> [Recorded data]
## start

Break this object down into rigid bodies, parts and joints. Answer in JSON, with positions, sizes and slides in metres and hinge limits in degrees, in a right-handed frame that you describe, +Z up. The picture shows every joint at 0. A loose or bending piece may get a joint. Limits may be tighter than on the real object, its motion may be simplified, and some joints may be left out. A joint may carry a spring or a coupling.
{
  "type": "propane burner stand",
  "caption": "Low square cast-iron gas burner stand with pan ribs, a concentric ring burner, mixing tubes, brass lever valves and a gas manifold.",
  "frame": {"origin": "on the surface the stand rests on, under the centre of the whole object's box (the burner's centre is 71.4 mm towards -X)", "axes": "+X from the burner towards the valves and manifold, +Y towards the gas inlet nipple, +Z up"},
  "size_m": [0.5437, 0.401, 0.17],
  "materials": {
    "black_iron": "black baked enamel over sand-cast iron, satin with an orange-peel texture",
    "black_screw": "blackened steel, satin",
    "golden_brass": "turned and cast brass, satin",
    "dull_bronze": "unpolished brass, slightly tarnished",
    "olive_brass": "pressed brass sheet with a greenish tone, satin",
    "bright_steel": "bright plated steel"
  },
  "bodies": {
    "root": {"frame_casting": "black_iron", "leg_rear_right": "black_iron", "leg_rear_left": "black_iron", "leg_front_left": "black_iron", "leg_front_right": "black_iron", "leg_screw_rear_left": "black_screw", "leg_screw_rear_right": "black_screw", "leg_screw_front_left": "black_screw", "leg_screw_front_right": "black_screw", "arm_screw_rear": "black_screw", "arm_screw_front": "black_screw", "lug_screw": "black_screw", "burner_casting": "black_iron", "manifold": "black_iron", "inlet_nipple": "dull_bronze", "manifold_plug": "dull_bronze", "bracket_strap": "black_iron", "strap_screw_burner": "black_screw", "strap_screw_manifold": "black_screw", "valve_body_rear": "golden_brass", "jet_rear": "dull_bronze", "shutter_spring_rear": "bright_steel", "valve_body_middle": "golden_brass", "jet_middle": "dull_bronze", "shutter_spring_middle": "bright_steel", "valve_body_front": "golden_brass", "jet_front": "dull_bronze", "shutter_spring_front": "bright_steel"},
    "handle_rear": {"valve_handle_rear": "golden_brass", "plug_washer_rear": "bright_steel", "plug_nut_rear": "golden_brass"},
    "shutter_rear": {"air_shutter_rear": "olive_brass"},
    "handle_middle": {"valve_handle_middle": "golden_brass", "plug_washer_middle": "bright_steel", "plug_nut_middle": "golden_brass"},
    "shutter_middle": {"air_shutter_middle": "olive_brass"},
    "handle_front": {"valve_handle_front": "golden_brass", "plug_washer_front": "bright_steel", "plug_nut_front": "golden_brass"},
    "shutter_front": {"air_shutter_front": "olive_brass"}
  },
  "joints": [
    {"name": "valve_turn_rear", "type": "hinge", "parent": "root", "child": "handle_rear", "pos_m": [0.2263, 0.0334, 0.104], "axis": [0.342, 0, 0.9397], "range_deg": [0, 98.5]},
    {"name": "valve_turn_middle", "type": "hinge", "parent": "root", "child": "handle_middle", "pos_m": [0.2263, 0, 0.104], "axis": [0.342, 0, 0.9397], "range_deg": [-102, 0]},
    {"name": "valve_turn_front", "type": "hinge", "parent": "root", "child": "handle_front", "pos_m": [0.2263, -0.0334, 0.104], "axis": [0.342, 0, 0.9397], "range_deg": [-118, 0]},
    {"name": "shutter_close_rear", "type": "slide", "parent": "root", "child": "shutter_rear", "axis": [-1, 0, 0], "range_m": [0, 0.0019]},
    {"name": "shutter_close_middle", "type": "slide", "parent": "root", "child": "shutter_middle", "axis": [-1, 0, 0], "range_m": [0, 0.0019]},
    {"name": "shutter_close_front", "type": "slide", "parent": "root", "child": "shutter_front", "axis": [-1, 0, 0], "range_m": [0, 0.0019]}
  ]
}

## end

> [Problem]
Return each line of the data exactly as written above.

> [Final result]
Break this object down into rigid bodies, parts and joints. Answer in JSON, with positions, sizes and slides in metres and hinge limits in degrees, in a right-handed frame that you describe, +Z up. The picture shows every joint at 0. A loose or bending piece may get a joint. Limits may be tighter than on the real object, its motion may be simplified, and some joints may be left out. A joint may carry a spring or a coupling.
{
  "type": "propane burner stand",
  "caption": "Low square cast-iron gas burner stand with pan ribs, a concentric ring burner, mixing tubes, brass lever valves and a gas manifold.",
  "frame": {"origin": "on the surface the stand rests on, under the centre of the whole object's box (the burner's centre is 71.4 mm towards -X)", "axes": "+X from the burner towards the valves and manifold, +Y towards the gas inlet nipple, +Z up"},
  "size_m": [0.5437, 0.401, 0.17],
  "materials": {
    "black_iron": "black baked enamel over sand-cast iron, satin with an orange-peel texture",
    "black_screw": "blackened steel, satin",
    "golden_brass": "turned and cast brass, satin",
    "dull_bronze": "unpolished brass, slightly tarnished",
    "olive_brass": "pressed brass sheet with a greenish tone, satin",
    "bright_steel": "bright plated steel"
  },
  "bodies": {
    "root": {"frame_casting": "black_iron", "leg_rear_right": "black_iron", "leg_rear_left": "black_iron", "leg_front_left": "black_iron", "leg_front_right": "black_iron", "leg_screw_rear_left": "black_screw", "leg_screw_rear_right": "black_screw", "leg_screw_front_left": "black_screw", "leg_screw_front_right": "black_screw", "arm_screw_rear": "black_screw", "arm_screw_front": "black_screw", "lug_screw": "black_screw", "burner_casting": "black_iron", "manifold": "black_iron", "inlet_nipple": "dull_bronze", "manifold_plug": "dull_bronze", "bracket_strap": "black_iron", "strap_screw_burner": "black_screw", "strap_screw_manifold": "black_screw", "valve_body_rear": "golden_brass", "jet_rear": "dull_bronze", "shutter_spring_rear": "bright_steel", "valve_body_middle": "golden_brass", "jet_middle": "dull_bronze", "shutter_spring_middle": "bright_steel", "valve_body_front": "golden_brass", "jet_front": "dull_bronze", "shutter_spring_front": "bright_steel"},
    "handle_rear": {"valve_handle_rear": "golden_brass", "plug_washer_rear": "bright_steel", "plug_nut_rear": "golden_brass"},
    "shutter_rear": {"air_shutter_rear": "olive_brass"},
    "handle_middle": {"valve_handle_middle": "golden_brass", "plug_washer_middle": "bright_steel", "plug_nut_middle": "golden_brass"},
    "shutter_middle": {"air_shutter_middle": "olive_brass"},
    "handle_front": {"valve_handle_front": "golden_brass", "plug_washer_front": "bright_steel", "plug_nut_front": "golden_brass"},
    "shutter_front": {"air_shutter_front": "olive_brass"}
  },
  "joints": [
    {"name": "valve_turn_rear", "type": "hinge", "parent": "root", "child": "handle_rear", "pos_m": [0.2263, 0.0334, 0.104], "axis": [0.342, 0, 0.9397], "range_deg": [0, 98.5]},
    {"name": "valve_turn_middle", "type": "hinge", "parent": "root", "child": "handle_middle", "pos_m": [0.2263, 0, 0.104], "axis": [0.342, 0, 0.9397], "range_deg": [-102, 0]},
    {"name": "valve_turn_front", "type": "hinge", "parent": "root", "child": "handle_front", "pos_m": [0.2263, -0.0334, 0.104], "axis": [0.342, 0, 0.9397], "range_deg": [-118, 0]},
    {"name": "shutter_close_rear", "type": "slide", "parent": "root", "child": "shutter_rear", "axis": [-1, 0, 0], "range_m": [0, 0.0019]},
    {"name": "shutter_close_middle", "type": "slide", "parent": "root", "child": "shutter_middle", "axis": [-1, 0, 0], "range_m": [0, 0.0019]},
    {"name": "shutter_close_front", "type": "slide", "parent": "root", "child": "shutter_front", "axis": [-1, 0, 0], "range_m": [0, 0.0019]}
  ]
}